Saturday, August 07, 2010

Getting ready

This past week has been interesting, albeit painful.

I deploy in less than 120 days.  The day I leave seems to approach much faster for some reason.  

It's especially hard right now, because the kids are in a new school, in a time of transition, and getting near the time when I am no longer their superhero, but just their dad.
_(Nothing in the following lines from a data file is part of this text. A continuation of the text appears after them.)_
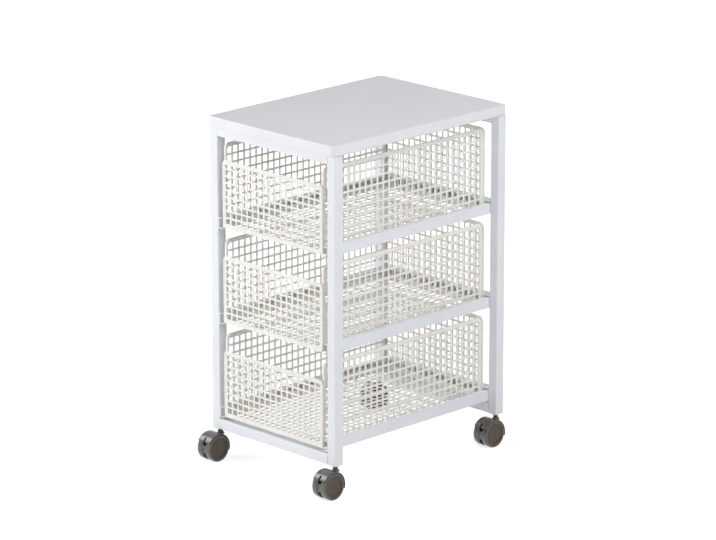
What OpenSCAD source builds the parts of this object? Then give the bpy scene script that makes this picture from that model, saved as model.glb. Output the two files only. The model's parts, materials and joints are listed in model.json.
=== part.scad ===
// Rolling kitchen cart: a square-tube frame with a flat top panel, three mesh baskets
// that slide out to the front, and four swivelling twin-wheel casters.
// The floor is z = 0, +X is the cart's right, and the baskets slide out towards -Y.

/* [Frame] */
// Width of the frame over the legs
frame_w = 320; // [280:1:420]
// Depth of the frame over the legs
frame_d = 436; // [360:1:520]
// Length of a leg, from its lower end to the top panel
leg_len = 568; // [560:1:700]
// Side of the square leg tube
tube = 20; // [18:0.5:26]
// Wall of the tubes
tube_wall = 1.2; // [0.8:0.1:2]
// Outer corner radius of the tubes
tube_r = 2; // [1.5:0.1:3]
// Height of the front and back rails under the top panel
top_rail_h = 16; // [12:0.5:24]
// Height of the front and back rails at the legs' lower ends
low_rail_h = 20; // [12:0.5:22]

/* [Top panel] */
// Thickness of the top panel
panel_t = 20; // [12:0.5:30]
// Overhang of the top panel at the front
panel_front = 5; // [1:0.5:30]
// Overhang of the top panel at the sides and the back
panel_side = 1; // [0:0.5:5]
// Radius of the top panel's edges
panel_r = 3; // [1:0.5:4]
// Radius of the top panel's corners, seen from above
panel_corner = 8; // [8:0.5:20]
// Diameter of the screws that hold the top panel
screw_d = 4; // [3:0.1:5]
// Depth of those screws in the top panel
screw_bite = 12; // [6:0.5:14]
// Diameter of the screw heads
screw_head_d = 8; // [7:0.5:10]
// Thickness of the screw heads
screw_head_h = 2.5; // [1.5:0.1:4]
// Distance of the screws from the legs
screw_inset = 45; // [20:1:90]

/* [Slide rails] */
// Height of the slide rails and stop rails
rail_h = 20; // [16:0.5:24]
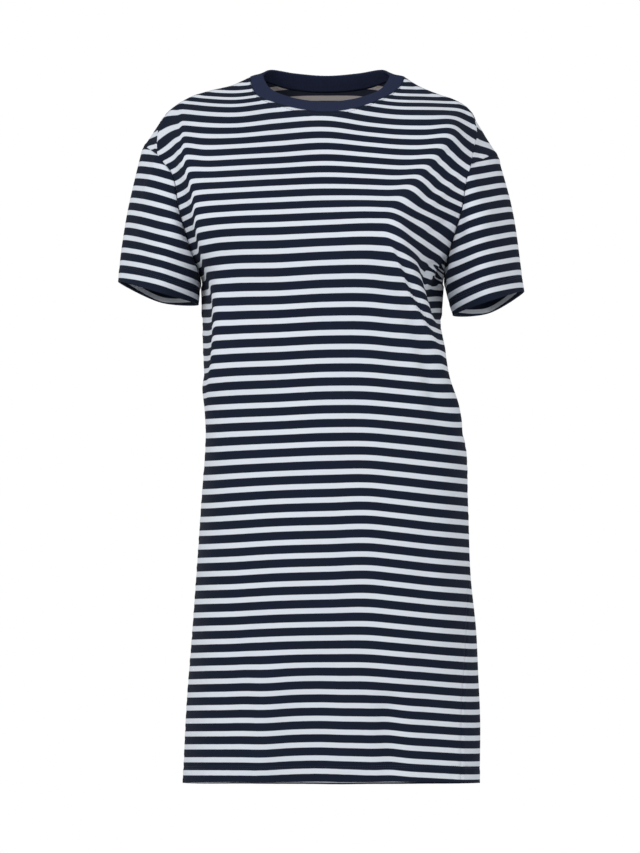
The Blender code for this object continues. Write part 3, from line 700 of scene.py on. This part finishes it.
BACK_FOLDS = (
    ((-0.15, -0.11), (-0.118, -0.27), 0.006, 0.016, 0.0085),
    ((0.142, -0.11), (0.104, -0.28), -0.006, 0.016, 0.009),
    ((-0.11, -0.25), (-0.072, -0.43), 0.006, 0.018, -0.007),
    ((0.098, -0.26), (0.05, -0.45), -0.006, 0.018, -0.0075),
    ((-0.05, -0.33), (-0.03, -0.56), 0.004, 0.022, 0.006),
    ((0.03, -0.35), (0.062, -0.64), -0.004, 0.02, 0.0055),
    ((0.11, -0.4), (0.128, -0.85), 0.004, 0.026, 0.008),
    ((-0.096, -0.52), (-0.11, -0.86), -0.004, 0.028, 0.008),
    ((0.01, -0.66), (0.018, -0.865), 0.003, 0.026, -0.007),
)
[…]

The Mrs. is still in employment limbo, searching for the job that will let her achieve clinical hours and get her License in Clinical Social Work (LCSW).  Luckily, we've not entered the "fight for no reason because it's easier to part if we don't face the fears in front of us" stage.  And I think we are both afraid this time, because the reality of injury, or death, is much more familiar than any other time I've deployed.  Before my last deployment, injury and death only happened to other people.  We understood that it was a possibility, but you can't function if you think about the possibility of it being YOU.  Who would drive to work if every time you got in a car, you thought you were going to die in a car accident?

This deployment will see me in a position where I will spend much more time inside the wire than outside.  I will also be in Baghdad.  You'd think this makes me safer, but in reality, the Baghdad FOBs are under near-daily mortar attacks, and when I do leave the FOB, it will be as a big, juicy target with muckety-mucks off to public events.

On Thursday, we drew our RFI (Rapid Fielding Initiative) gear.  This is stuff that is procured on a fast-track, incorporating advances in, or newly developed, personal equipment.  For instance, we received new body armor, that has a steel cable woven through it.  When the cable is pulled, the body armor literally falls to pieces, dropping off the body without effort.  This is especially handy when, for instance, you find yourself on the bottom of a canal.  Other gear we got was fire-retardant uniforms, a plethora of pouches, cold and wet-weather gear (perfect for Baghdad, which is known for its winters and long monsoons season /snark) and basically a very full duffel bag of stuff.  Schlepping that bag across the motor pool lot where they conducted the issue, however, threw my lower back into a tizzy, and it still hasn't bothered to stop hurting.

Other than that, we have yet to receive our household goods, and are getting really tired of sleeping on an air-mattress.  I miss my Dog too, but at least I know exactly when Mom is bringing him here (1 September).  I don't get how my Household goods left our last house on the 22nd of June, and my truck shipped on the 27th, and I got my truck WEEKS ago, but still have no idea when we'll see our household goods.

There is some bright spots in all of this:

1.  I am in Hawaii
2.  I get to hang out with Bouhammer from Bouhammer.com and YouServed Radio today.